— begin —

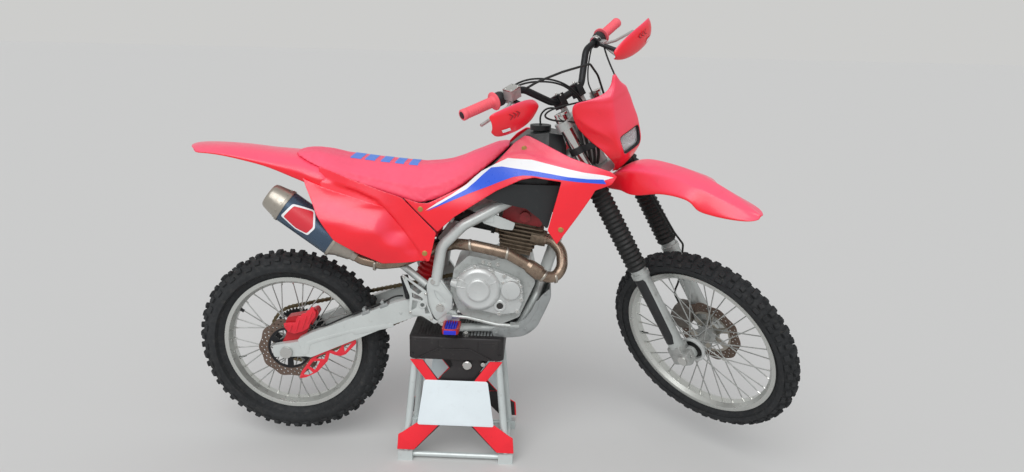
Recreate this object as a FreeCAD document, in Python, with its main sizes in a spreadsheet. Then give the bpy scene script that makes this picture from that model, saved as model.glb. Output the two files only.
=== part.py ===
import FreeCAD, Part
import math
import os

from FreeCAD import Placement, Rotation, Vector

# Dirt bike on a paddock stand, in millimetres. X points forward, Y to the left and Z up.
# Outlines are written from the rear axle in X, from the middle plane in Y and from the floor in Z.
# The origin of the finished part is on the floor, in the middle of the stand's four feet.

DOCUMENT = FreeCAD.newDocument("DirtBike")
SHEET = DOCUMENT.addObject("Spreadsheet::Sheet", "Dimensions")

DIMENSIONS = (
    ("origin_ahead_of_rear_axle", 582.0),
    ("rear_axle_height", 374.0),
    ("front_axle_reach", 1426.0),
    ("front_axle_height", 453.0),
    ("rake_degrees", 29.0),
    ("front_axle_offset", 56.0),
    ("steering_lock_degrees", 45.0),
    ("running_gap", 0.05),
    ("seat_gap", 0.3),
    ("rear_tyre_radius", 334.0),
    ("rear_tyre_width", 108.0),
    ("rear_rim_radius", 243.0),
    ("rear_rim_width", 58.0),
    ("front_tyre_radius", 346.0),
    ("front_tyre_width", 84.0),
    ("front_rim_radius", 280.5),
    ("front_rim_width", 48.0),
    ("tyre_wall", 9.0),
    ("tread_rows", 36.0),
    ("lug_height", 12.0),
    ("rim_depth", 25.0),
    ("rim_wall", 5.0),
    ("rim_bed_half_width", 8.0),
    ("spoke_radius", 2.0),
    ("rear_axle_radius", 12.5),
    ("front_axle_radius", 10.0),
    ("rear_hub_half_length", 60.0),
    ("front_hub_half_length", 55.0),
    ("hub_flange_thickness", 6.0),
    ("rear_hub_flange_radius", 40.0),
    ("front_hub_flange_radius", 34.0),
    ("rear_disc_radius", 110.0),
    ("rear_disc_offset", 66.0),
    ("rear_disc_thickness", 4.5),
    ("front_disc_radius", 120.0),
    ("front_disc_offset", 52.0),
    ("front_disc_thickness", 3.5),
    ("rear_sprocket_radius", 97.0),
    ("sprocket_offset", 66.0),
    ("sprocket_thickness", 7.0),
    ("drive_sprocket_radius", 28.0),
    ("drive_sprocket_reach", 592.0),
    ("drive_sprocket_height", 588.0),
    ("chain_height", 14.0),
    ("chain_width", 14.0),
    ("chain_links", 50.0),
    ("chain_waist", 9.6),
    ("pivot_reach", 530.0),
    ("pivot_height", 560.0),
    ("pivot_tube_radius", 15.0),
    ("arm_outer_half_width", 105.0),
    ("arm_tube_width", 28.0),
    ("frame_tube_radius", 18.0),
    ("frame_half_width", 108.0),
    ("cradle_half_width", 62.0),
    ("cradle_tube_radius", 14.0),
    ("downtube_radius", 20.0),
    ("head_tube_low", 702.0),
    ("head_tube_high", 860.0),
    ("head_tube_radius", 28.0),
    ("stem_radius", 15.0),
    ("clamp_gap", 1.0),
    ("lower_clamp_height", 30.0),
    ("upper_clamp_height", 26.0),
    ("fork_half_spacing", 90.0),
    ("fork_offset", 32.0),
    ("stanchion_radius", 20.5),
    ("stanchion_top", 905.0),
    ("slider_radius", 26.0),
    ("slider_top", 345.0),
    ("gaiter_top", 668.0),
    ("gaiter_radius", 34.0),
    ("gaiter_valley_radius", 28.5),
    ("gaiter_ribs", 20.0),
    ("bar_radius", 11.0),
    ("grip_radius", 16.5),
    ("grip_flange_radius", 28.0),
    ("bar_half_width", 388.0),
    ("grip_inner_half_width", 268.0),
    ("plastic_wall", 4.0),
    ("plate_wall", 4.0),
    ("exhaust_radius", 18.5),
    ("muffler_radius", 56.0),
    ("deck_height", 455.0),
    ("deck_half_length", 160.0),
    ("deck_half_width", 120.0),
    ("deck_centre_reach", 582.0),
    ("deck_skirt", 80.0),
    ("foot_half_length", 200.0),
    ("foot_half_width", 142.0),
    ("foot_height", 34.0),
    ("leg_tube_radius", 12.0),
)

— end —

Each line of the material must be restated exactly.

▶ OUTPUT BELOW
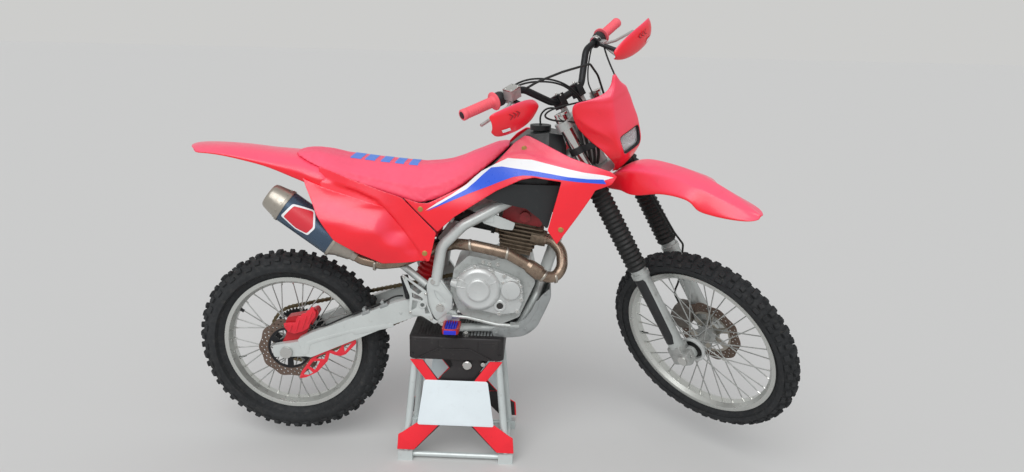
Recreate this object as a FreeCAD document, in Python, with its main sizes in a spreadsheet. Then give the bpy scene script that makes this picture from that model, saved as model.glb. Output the two files only.
=== part.py ===
import FreeCAD, Part
import math
import os

from FreeCAD import Placement, Rotation, Vector

# Dirt bike on a paddock stand, in millimetres. X points forward, Y to the left and Z up.
# Outlines are written from the rear axle in X, from the middle plane in Y and from the floor in Z.
# The origin of the finished part is on the floor, in the middle of the stand's four feet.

DOCUMENT = FreeCAD.newDocument("DirtBike")
SHEET = DOCUMENT.addObject("Spreadsheet::Sheet", "Dimensions")

DIMENSIONS = (
    ("origin_ahead_of_rear_axle", 582.0),
    ("rear_axle_height", 374.0),
    ("front_axle_reach", 1426.0),
    ("front_axle_height", 453.0),
    ("rake_degrees", 29.0),
    ("front_axle_offset", 56.0),
    ("steering_lock_degrees", 45.0),
    ("running_gap", 0.05),
    ("seat_gap", 0.3),
    ("rear_tyre_radius", 334.0),
    ("rear_tyre_width", 108.0),
    ("rear_rim_radius", 243.0),
    ("rear_rim_width", 58.0),
    ("front_tyre_radius", 346.0),
    ("front_tyre_width", 84.0),
    ("front_rim_radius", 280.5),
    ("front_rim_width", 48.0),
    ("tyre_wall", 9.0),
    ("tread_rows", 36.0),
    ("lug_height", 12.0),
    ("rim_depth", 25.0),
    ("rim_wall", 5.0),
    ("rim_bed_half_width", 8.0),
    ("spoke_radius", 2.0),
    ("rear_axle_radius", 12.5),
    ("front_axle_radius", 10.0),
    ("rear_hub_half_length", 60.0),
    ("front_hub_half_length", 55.0),
    ("hub_flange_thickness", 6.0),
    ("rear_hub_flange_radius", 40.0),
    ("front_hub_flange_radius", 34.0),
    ("rear_disc_radius", 110.0),
    ("rear_disc_offset", 66.0),
    ("rear_disc_thickness", 4.5),
    ("front_disc_radius", 120.0),
    ("front_disc_offset", 52.0),
    ("front_disc_thickness", 3.5),
    ("rear_sprocket_radius", 97.0),
    ("sprocket_offset", 66.0),
    ("sprocket_thickness", 7.0),
    ("drive_sprocket_radius", 28.0),
    ("drive_sprocket_reach", 592.0),
    ("drive_sprocket_height", 588.0),
    ("chain_height", 14.0),
    ("chain_width", 14.0),
    ("chain_links", 50.0),
    ("chain_waist", 9.6),
    ("pivot_reach", 530.0),
    ("pivot_height", 560.0),
    ("pivot_tube_radius", 15.0),
    ("arm_outer_half_width", 105.0),
    ("arm_tube_width", 28.0),
    ("frame_tube_radius", 18.0),
    ("frame_half_width", 108.0),
    ("cradle_half_width", 62.0),
    ("cradle_tube_radius", 14.0),
    ("downtube_radius", 20.0),
    ("head_tube_low", 702.0),
    ("head_tube_high", 860.0),
    ("head_tube_radius", 28.0),
    ("stem_radius", 15.0),
    ("clamp_gap", 1.0),
    ("lower_clamp_height", 30.0),
    ("upper_clamp_height", 26.0),
    ("fork_half_spacing", 90.0),
    ("fork_offset", 32.0),
    ("stanchion_radius", 20.5),
    ("stanchion_top", 905.0),
    ("slider_radius", 26.0),
    ("slider_top", 345.0),
    ("gaiter_top", 668.0),
    ("gaiter_radius", 34.0),
    ("gaiter_valley_radius", 28.5),
    ("gaiter_ribs", 20.0),
    ("bar_radius", 11.0),
    ("grip_radius", 16.5),
    ("grip_flange_radius", 28.0),
    ("bar_half_width", 388.0),
    ("grip_inner_half_width", 268.0),
    ("plastic_wall", 4.0),
    ("plate_wall", 4.0),
    ("exhaust_radius", 18.5),
    ("muffler_radius", 56.0),
    ("deck_height", 455.0),
    ("deck_half_length", 160.0),
    ("deck_half_width", 120.0),
    ("deck_centre_reach", 582.0),
    ("deck_skirt", 80.0),
    ("foot_half_length", 200.0),
    ("foot_half_width", 142.0),
    ("foot_height", 34.0),
    ("leg_tube_radius", 12.0),
)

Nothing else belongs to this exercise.